After “Cat on a Hot Tin Roof,” Mr. Hingle received a succession of prominent Broadway roles. He was nominated for a Tony Award for best featured actor in William Inge’s “The Dark at the Top of the Stairs” (1957) and played the lead role in Archibald MacLeish’s retelling of Job, “J.B.” (1958).

The second show led to his casting in the title role of the 1960 film “Elmer Gantry,” based on the Sinclair Lewis novel about evangelists.

Before the production began, Mr. Hingle fell 54 feet down an elevator shaft, fracturing his hip, skull, wrist and many of his ribs and losing his left pinky. He also lost the movie role to Burt Lancaster.

“I know that if I had played Elmer Gantry, I would have been more of a movie name,” he told the New York Times. But he preferred the stage, telling the Winston-Salem Journal, “I realized very rapidly that in films, an actor has no bloody control over what the audience sees whatsoever.”

He disappeared into roles but with his broad shoulders and barrel chest was never hard to notice. After spending four years on a Navy destroyer, he went to college at the University of Texas and fell into acting because he said every pretty woman he saw seemed to be walking toward the theater department.

Working at an Austin movie house, he found himself further inspired in his craft by watching such untypecastable character actors as Hume Cronyn and Walter Huston.

He later terrified Huston’s granddaughter Anjelica in “The Grifters” (1990), burning a cigar on her skin in a scene so intense that she spent the night retching.

He was frequently cast in positions of authority. He played Clint Eastwood’s boss in “Sudden Impact” (1983) as well as father to both Warren Beatty (“Splendor in the Grass,” 1961) and Sally Field (“Norma Rae,” 1979).

Mr.

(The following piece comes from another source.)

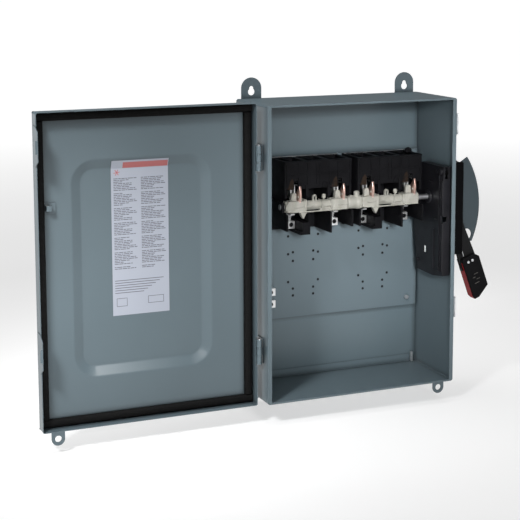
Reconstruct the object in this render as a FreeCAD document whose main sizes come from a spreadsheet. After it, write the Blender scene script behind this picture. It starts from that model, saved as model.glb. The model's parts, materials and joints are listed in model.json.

Hingle also played a Founding Father, portraying Ben Franklin in the 1997 Broadway revival of the musical “1776,” a performance Variety called “the perfect blend of wisdom, compassion and humor.”

Martin Patterson Hingle was born July 19, 1924, in Miami. He was 6 when his father, a building contractor, abandoned the family, and his mother moved around to try to find jobs to support the family.

After World War II, he married Alyce Dorsey. They divorced after 32 years. In 1979, he married Julia Wright, whom he met while filming “When You Comin’ Back, Red Ryder?”

In addition to his wife, he is survived by three children from his first marriage; two stepchildren; 11 grandchildren; and two sisters.

He moved to the North Carolina oceanfront after filming “Maximum Overdrive” in 1986. He remained a prolific actor through recent years but always looked back on his college days as his most vital period.

“In three years I did 35 plays and in one of those plays I finally realized that I felt more comfortable than I did anywhere and I was where God intended me to be. I always feel that way,” he told the Wilmington Star News in 2007, and then interrupted himself: “Well, shoot a monkey tail, I’ve got to get to rehearsal.”